Fund management retains ultimate responsibility for the valuation of investments. Investment managers are, therefore, charged with obtaining a sufficient understanding of the valuation methods and assumptions used by any third party pricing vendors.
The AICPA plans to further address the use of third party pricing services in the new guidance and is liable to emphasize the duty of fund managers to understand the techniques and assumptions underlying valuations that are distributed by pricing vendors.
The new guidance will be subjected to extensive due process and must clear the AICPA Financial Reporting Executive Committee (“FinREC”).
The first public release of a working draft is presently scheduled for July/August 2017, with an expected comment due date of November 2017. The publication of the final guide is currently targeted for end of 2018.
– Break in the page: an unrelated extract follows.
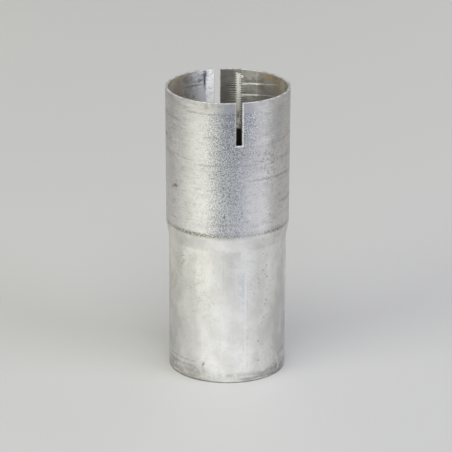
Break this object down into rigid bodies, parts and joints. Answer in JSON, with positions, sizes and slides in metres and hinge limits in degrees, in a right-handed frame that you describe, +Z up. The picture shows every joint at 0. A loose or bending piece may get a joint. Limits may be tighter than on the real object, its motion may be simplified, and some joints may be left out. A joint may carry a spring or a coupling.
{
  "type": "slotted pipe sleeve coupling",
  "caption": "Thin-walled steel sleeve that joins two pipes: a plain spigot below, a swaged socket with two clamping slots above.",
  "frame": {"origin": "centre of the spigot's end face, on the tube's axis", "axes": "+Z up the tube's axis towards the socket's mouth; the two clamping slots open on the -Y and +Y sides"},
  "size_m": [0.0796, 0.0796, 0.19],
  "materials": {
    "aluminised_sheet": "dull aluminised steel sheet with faint draw lines and forming marks",
    "weld_metal": "bright scarfed weld strip with fine cross ticks"
  },
  "bodies": {
    "root": {"tube_wall": "aluminised_sheet", "seam_weld": "weld_metal"}
  },
  "joints": []
}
Investment managers and other financial industry professionals should be aware of the AICPA Task Force project to develop a working guide for valuation of investments and the valuation topics under discussion. While the finalization of the new guidance will require a lengthy vetting period, it is expected to provide needed direction on a key industry topic.
While the industry awaits the new guidance, investment advisors should review existing valuation policies and procedures for the presence of the following attributes:
- Independence and segregation of duties.
- Substantiation of pricing sources, including:
- Valuation oversight and governance.
- Adequacy of documentation.
– Reviewing methodologies used by third party pricing vendors.
– Employing appropriate procedures to ascertain whether the net asset value reported by an investee fund is based on fair value.
More than ever, documentation of critical judgments will be key to supporting fair valuation estimates. Investment managers should remain focused on being able to demonstrate (to investors, auditors and regulators) that fair valuations were subjected to appropriate rigor and are supportable.